Source excerpt =

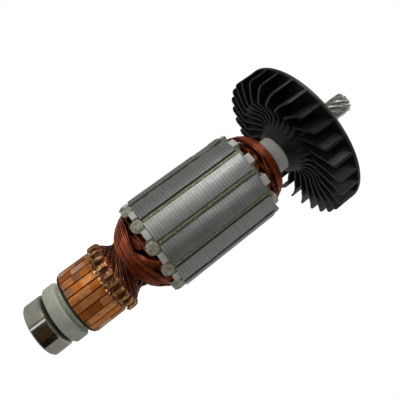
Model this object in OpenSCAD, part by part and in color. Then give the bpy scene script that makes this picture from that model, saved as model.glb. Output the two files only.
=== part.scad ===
// Armature of a universal motor for a mains hand tool: shaft with a helical pinion, moulded fan,
// 12-slot wound core, hook commutator with 24 bars, and the rear ball bearing.
// The axis is +Z. Heights are measured from the rear bearing's end face, angles from +X about +Z.

/* [Shaft] */
// Height of the pinion's end face, which is the overall length
overall_l = 161; // [160:0.5:168]
// Diameter under the commutator
comm_seat_d = 10; // [9:0.1:10.6]
// Diameter under the core and the fan
main_d = 13; // [12.8:0.1:13.4]
// Diameter of the drive end bearing's seat
journal_d = 12; // [11:0.1:12.2]
// Height at which the drive end bearing's seat starts
journal_z = 134.6; // [134.6:0.1:136]
// Length of the drive end bearing's seat
journal_l = 11; // [8:0.5:11]

/* [Pinion] */
// Number of teeth
pinion_teeth = 10; // [8:1:12]
// Diameter over the tooth tips
pinion_tip_d = 9.56; // [9:0.02:9.7]
// Depth of a tooth
pinion_depth = 1.45; // [1:0.05:1.6]
// Distance along the axis from one tooth to the next
pinion_axial_pitch = 4.5; // [4:0.02:8]
// Height at which the teeth run out of the shaft's collar
pinion_z = 148.2; // [147.8:0.1:149]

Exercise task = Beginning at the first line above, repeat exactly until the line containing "from +X about +Z.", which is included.

Written response =
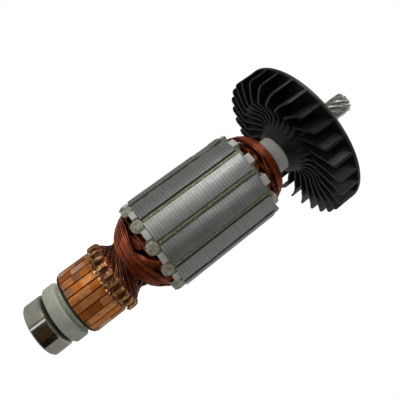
Model this object in OpenSCAD, part by part and in color. Then give the bpy scene script that makes this picture from that model, saved as model.glb. Output the two files only.
=== part.scad ===
// Armature of a universal motor for a mains hand tool: shaft with a helical pinion, moulded fan,
// 12-slot wound core, hook commutator with 24 bars, and the rear ball bearing.
// The axis is +Z. Heights are measured from the rear bearing's end face, angles from +X about +Z.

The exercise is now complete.